Espérons que Lampedousa est bien approvisionnée.

Arrivée au port de Lampedusa – Mardi 9 mai – 13 heures.


Le problème de ce port est que, hors saison, les rares pontons installés sont tous occupés par les barques de pêche.

Seule solution :

Le quai, sans eau ni électricité bien sûr, mais surtout sans pendille (amarre fixée au fond de l’eau permettant de maintenir le bateau perpendiculairement au quai).
Nous devons donc nous amarrer à l’ancre devant, et l’arrière au quai, sans nous approcher trop près car, à l’arrière, nous avons le safran (gouvernail).

Donc pas question de toucher ?! … Il nous faut pourtant atteindre le quai pour attacher les amarres… Vous comprenez - Non ? … Bref - Opération impossible si personne ne nous aide depuis ce fameux quai.

Un point positif : Kundalini nous avait prévenus, mais cela ne résout pas pour autant le problème.
De plus, lorsqu’il s’agit de manœuvrer en marche arrière, Vent de Folie n’est plus du tout d’accord. Et le vent s’est levé histoire de nous compliquer la tâche.

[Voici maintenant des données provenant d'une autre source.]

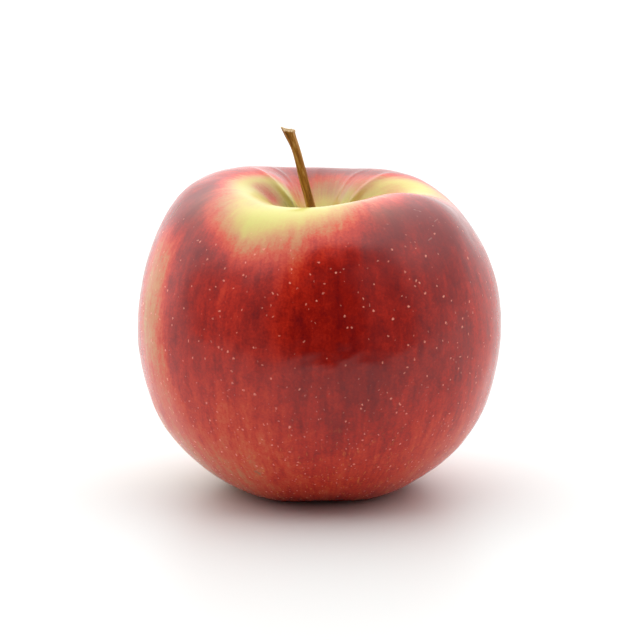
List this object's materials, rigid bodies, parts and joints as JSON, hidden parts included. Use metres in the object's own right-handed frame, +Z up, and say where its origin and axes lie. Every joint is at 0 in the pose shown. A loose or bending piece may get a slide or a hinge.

Nous savons par avance que ce ne sera pas du gâteau ...

… Et nous avions raison !

Chacun à son poste… Mon stress toujours fidèle… Le quai approche…
2 voiliers sont à quai, leurs propriétaires prêts à nous aider…
Nous jetons l’ancre… Marche arrière…
Comme prévu, Vent de Folie se met en travers…


Après 3 tours gratuits, nous approchons mais pas du tout de l’emplacement visé… La dérive est dans le sable… Rémy court la remonter (rappelons que le relais a rendu l’âme il y a fort longtemps. N’ayant toujours pas trouvé à le remplacer, les contacts se font manuellement - directement avec les câbles - Etincelles garanties !),…

Il revient vite fait à la barre - Candice est à l’ancre – Moi aux amarres, enfin (?!), pendant que Rémy fait son footing, je fais le singe, grimpée à l’extérieur sur le balcon arrière, tentant d’agripper le petit bateau de pêche sur lequel nous reculons…

Quelques pêcheurs viennent à la rescousse… L’arrière est amarré… Reste l’avant.
L’ancre nous ayant suivi au lieu d’accrocher ?!

Il nous faut la remonter et aller la jeter plus loin à bord de l’annexe. Il n’y a pas d’urgence puisque son poids suffit à nous retenir, mais tout de même !
Afin de souffler et avant de poursuivre, Rémy s’informe : la famille de notre ami Tomaso de Favignana vit à Lampedusa. Nous sommes donc porteurs d’un message de sa part.
 
Un jeune homme pêche depuis le quai. Dès qu’il apprend que nous connaissons le cousin de son père (Tiens donc… c’est petit Lampedusa !),  Vito pose sa canne à pêche et propose de nous aider.

Merci Vito, car en plus de son poids, l’ancre s’est coincée sous l’amarre du bateau voisin, et ramer tout en tirant la chaîne + l’ancre, il fallait être 2.

Sans Vito, c’était encore pour ma pomme !


L’un d’entre vous trouvait dernièrement que notre récit était « un peu mou ».
Qu’il se rassure.

Avec qui dit «Navigation », dit « Action » !


… Une bonne bière et quelques révisions des gestes italiens plus tard, nous partons en repérage : Un chargeur pour le PC (nous le trouverons 3 jours plus tard.) – Boites pour chat (la réserve étant de nouveau épuisée, Fangio nous casse les oreilles à longueur de journée !) – boulangerie – et surtout : charcuterie et fromagerie !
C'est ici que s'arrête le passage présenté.